RSA encryption is a method of encryption which allows you to publicly announce how the encryption works by telling all a number, but only you can decipher easily because you know more details about the number. This is about a method to find out the details.

Once I wondered why the fraction 1/3 repeats every single digit as 0,33.. , or why the digits in the inverse of 7 repeat not but after the 6th digit. Some years later it occurred to me that this leads to a method of breaking RSA encryption. So, as this kind of encryption is pretty popular because it is considered safe, I day-dreamed I might become rich by blackmailing people and secret government agencies by threatening to break their keys, or if they knew how to break the keys themselves, to threaten to reveal that method.
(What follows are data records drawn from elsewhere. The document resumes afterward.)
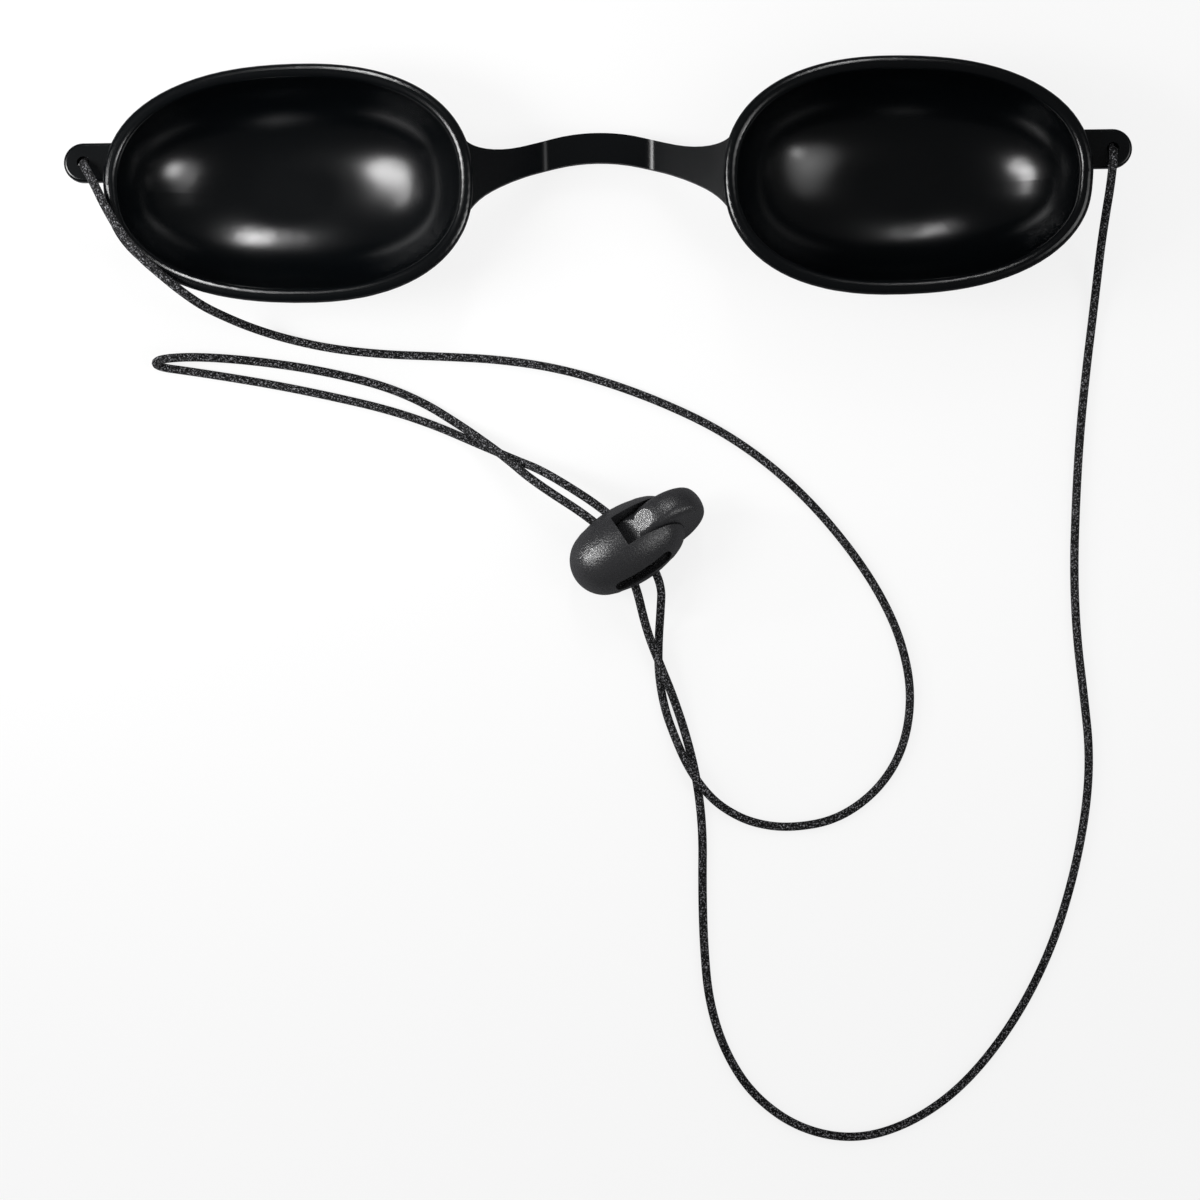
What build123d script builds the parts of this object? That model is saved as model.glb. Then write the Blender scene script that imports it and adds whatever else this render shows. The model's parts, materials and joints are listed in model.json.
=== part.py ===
from build123d import *
from math import atan2, copysign, cos, pi, radians, sin, tan
import os

# Tanning goggles: one moulding of two opaque eyecups, a nose bridge and two cord lugs,
# an elastic head cord knotted behind both lugs, and a spring cord lock that closes the loop.
# Millimetres. The goggles lie on the fronts of their cups, rims up: +X across the face,
# +Y to the brow, +Z to the wearer's face. The origin is under the middle of the goggles.

# Eyecups
cup_half_width = 25.1
cup_half_height = 16.2
cup_depth = 15.5
cup_spacing = 84.1
cup_wall = 1.6
rim_wall = 1.9
rim_round = 0.8
outline_power_share = 2.3
dome_power_share = 2.2
nose_taper_share = 0.045

# Nose bridge
bridge_half_height = 2.05
bridge_waist_half_height = 2.55
bridge_root_half_height = 5.7
bridge_thickness = 1.7
bridge_root_drop = 2.1
bridge_middle_z = 2.9
bridge_bend_radius = 2.2
bridge_flat = 7.2
bridge_arch = 5.5
bridge_arch_end = 4.5
bridge_waist_reach = 3.35
bridge_waist_y = 2.35
bridge_root_reach = 1.45
bridge_root_y = 0.6

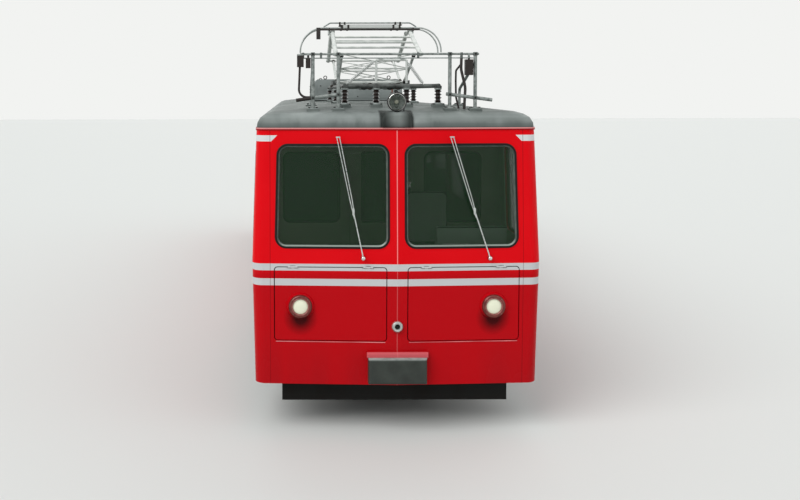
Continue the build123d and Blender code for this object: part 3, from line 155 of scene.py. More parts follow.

Of course, this kind of activity might get me into jail quickly, so I figured out a method of doing this 'legally': I would set up a website which would offer to "just do some math", since doing math isn't illegal yet; It would just break up some big number into two smaller numbers, the smaller numbers being prime numbers with the product of them being the big number. I would require a minimum fee, but accept higher payments too, and promise not to break this number again unless someone paid me four times that money. I guess you can this see how this works like blackmail, but really isn't because strangers are approaching me, and it isn't me who is the stranger approaching people. To protect a secret worth $10 million, strangers would offer $2.5 million to keep it secret ! And they'd tell me too what they wanted to keep secret !

#### Observations on 1/3, 1/7, 1/13 ..

Maybe like me, you are now interested in a little math. All you need is a pocket calculator (There's probably a calculator program on your computer). It turns out that the repetition in 1/3 = 0.333.. is just one digit long because 9 can be divided evenly by 3, and that both 1/7=0.142857142857... and 1/13=0.076923076923.. have repetitions of length

**6** because 7 and 13 are factors of 999999(

**6** times the digit 9) (so there is no rest dividing 999999 by 7 and 13, it gives 999999/7/13 = 10989).
See

recurring decimal.
As proof, consider that the inverse of e.g. 999999 is 0.000001000001... ( I think you have no doubts that that is a proof if a

handwaving lunatic mathematics professor had been saying it in the last 5 seconds of his lecture.)

Now I guessed this would probably be also true if you had a product of two prime numbers. For example, take 11*17, that then because 999999999999999(**15** times the digit 9) was divisible by 17 that the inverse of 11*17=1/187 had digits repeating in blocks of length **15** as well. I think one could turn this into a party trick, like one of those tricks were you think of one number, add, multiply and divide, and then the magician tells you either the result or what number you were thinking of. (Again, I have no proof for it, but I guess it is somehow related to subgroups).

#### How to apply this to RSA encryption ?

It seems to break RSA, you start with a big number, the product, and you only need to find the factors of the product of two large primes, for an example with smaller numbers, break up 187 as the product of two primes, as 11*17, and you'd have broken the key 187. Now my ingenious scheme was this: I would find one of the primes as a a factor of a number of the form 9999999.. (

**n** times the digit 9). I would find out how many digits

**n** by calculating the digits of the inverse of the product (e.g. the fraction 1/189) as far as needed, till I detected the length where the pattern repeated. So I'd have a really huge 999999.. number, which would have as a factor one of the factors of the key. By calculating the

greatest common divisor of the 99999.. number and the key, I'd find one factor of the key

Now, having written 3000 lines of badly tested

C code, is where the bugs in my plan to

rule the world occurred to me:

To find a matching pattern of length n in the sequence of digits in 1/x, I would probably have to calculate about as many digits of the inverse as there are primes between 1 and the bigger of the two primes in the product. Means my method was only a little smarter than trying out every single prime simply by dividing the product by it and seeing whether there was no rest. Also, even more shocking, once I had found the length n of the repeated 9999... number, then in order to find the prime I was looking for, I'd have to find the

greatest common divisor of the really huge 99999... number and the product. This might be hard, since the most obvious way to do that would have required more computer memory than any normal computer had, not to speak of my crappy one, even just to store the results of the first step of the

algorithm.

Congratulations ! By reading this, you, like me, almost did join the secret club of people who will be invited by the NSA to a never-ending holiday on some Hawaian island.

#### Some remarks, for people who actually would consider trying out or improving the above algorithm.

Finding one more digit of the inverse is really a very quick calculation, and I think this might actually be useful somehow. In fact, it has been pointed out to me that

Shor's algorithm also works by finding the period of a repetition. The final step of Shor's algorithm needs to find a gcd too, but not with that big 9999.. number as the algorithm I try here. So it seems my above way might be a dumb (but easy to explain !) way of doing something similar to Shor's. Who knows maybe if you mix Shor's and what I tried, you can find a faster algorithm ..

You might want to use others bases but the usual 10 digit number system, e.g. hexadecimal.

I guessed right that "this would probably be also true if you had a product of two prime numbers", but all this doesn't work because **both** have to be factors of the 9999.. number.